## EXERCISE
Take the data below and repeat it exactly.

-- Begin DATASET SECTION --

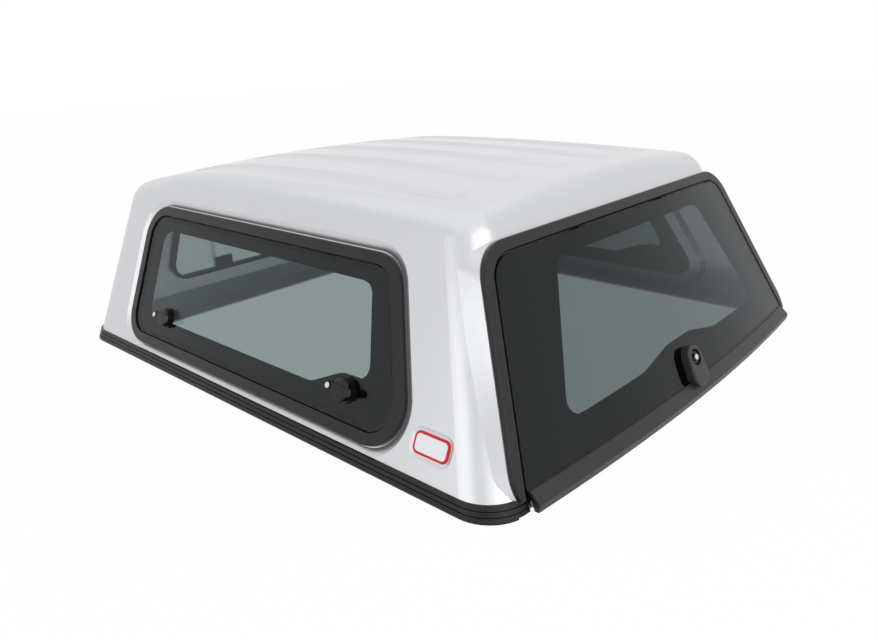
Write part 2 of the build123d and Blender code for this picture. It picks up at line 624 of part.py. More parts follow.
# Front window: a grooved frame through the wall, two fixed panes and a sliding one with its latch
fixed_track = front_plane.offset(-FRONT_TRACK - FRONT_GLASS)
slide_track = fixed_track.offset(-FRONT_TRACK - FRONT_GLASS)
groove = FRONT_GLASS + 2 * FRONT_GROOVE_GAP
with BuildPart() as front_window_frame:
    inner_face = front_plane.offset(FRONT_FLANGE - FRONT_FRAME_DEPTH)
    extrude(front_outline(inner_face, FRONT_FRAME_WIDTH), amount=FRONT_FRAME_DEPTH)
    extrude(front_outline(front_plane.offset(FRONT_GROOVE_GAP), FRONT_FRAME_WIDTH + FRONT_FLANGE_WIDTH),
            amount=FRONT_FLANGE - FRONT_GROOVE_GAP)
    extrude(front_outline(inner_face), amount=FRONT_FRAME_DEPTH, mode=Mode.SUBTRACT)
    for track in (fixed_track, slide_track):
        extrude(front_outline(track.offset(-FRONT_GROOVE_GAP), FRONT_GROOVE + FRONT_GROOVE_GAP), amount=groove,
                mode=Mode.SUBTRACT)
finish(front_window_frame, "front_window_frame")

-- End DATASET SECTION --

## CORRECT RESPONSE
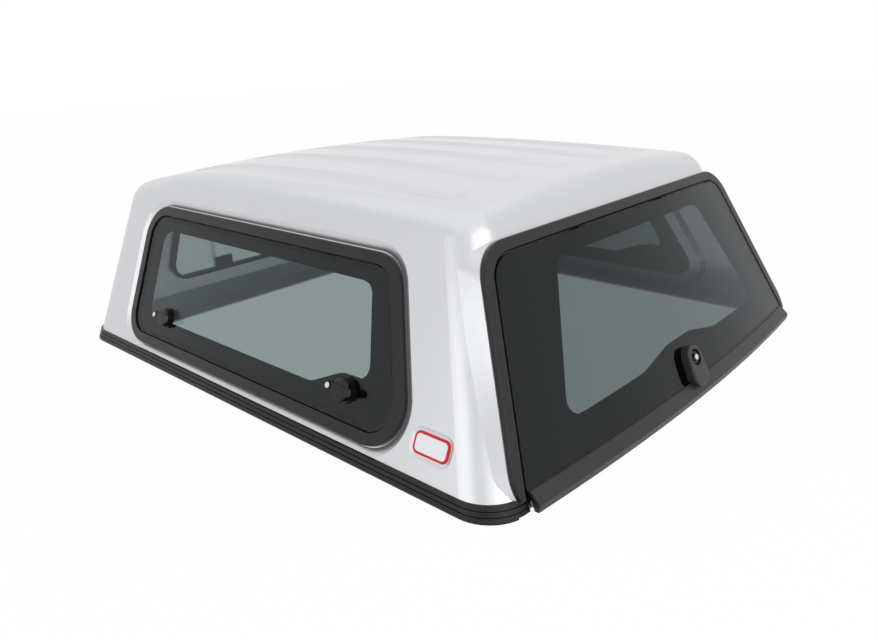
Write part 2 of the build123d and Blender code for this picture. It picks up at line 624 of part.py. More parts follow.
# Front window: a grooved frame through the wall, two fixed panes and a sliding one with its latch
fixed_track = front_plane.offset(-FRONT_TRACK - FRONT_GLASS)
slide_track = fixed_track.offset(-FRONT_TRACK - FRONT_GLASS)
groove = FRONT_GLASS + 2 * FRONT_GROOVE_GAP
with BuildPart() as front_window_frame:
    inner_face = front_plane.offset(FRONT_FLANGE - FRONT_FRAME_DEPTH)
    extrude(front_outline(inner_face, FRONT_FRAME_WIDTH), amount=FRONT_FRAME_DEPTH)
    extrude(front_outline(front_plane.offset(FRONT_GROOVE_GAP), FRONT_FRAME_WIDTH + FRONT_FLANGE_WIDTH),
            amount=FRONT_FLANGE - FRONT_GROOVE_GAP)
    extrude(front_outline(inner_face), amount=FRONT_FRAME_DEPTH, mode=Mode.SUBTRACT)
    for track in (fixed_track, slide_track):
        extrude(front_outline(track.offset(-FRONT_GROOVE_GAP), FRONT_GROOVE + FRONT_GROOVE_GAP), amount=groove,
                mode=Mode.SUBTRACT)
finish(front_window_frame, "front_window_frame")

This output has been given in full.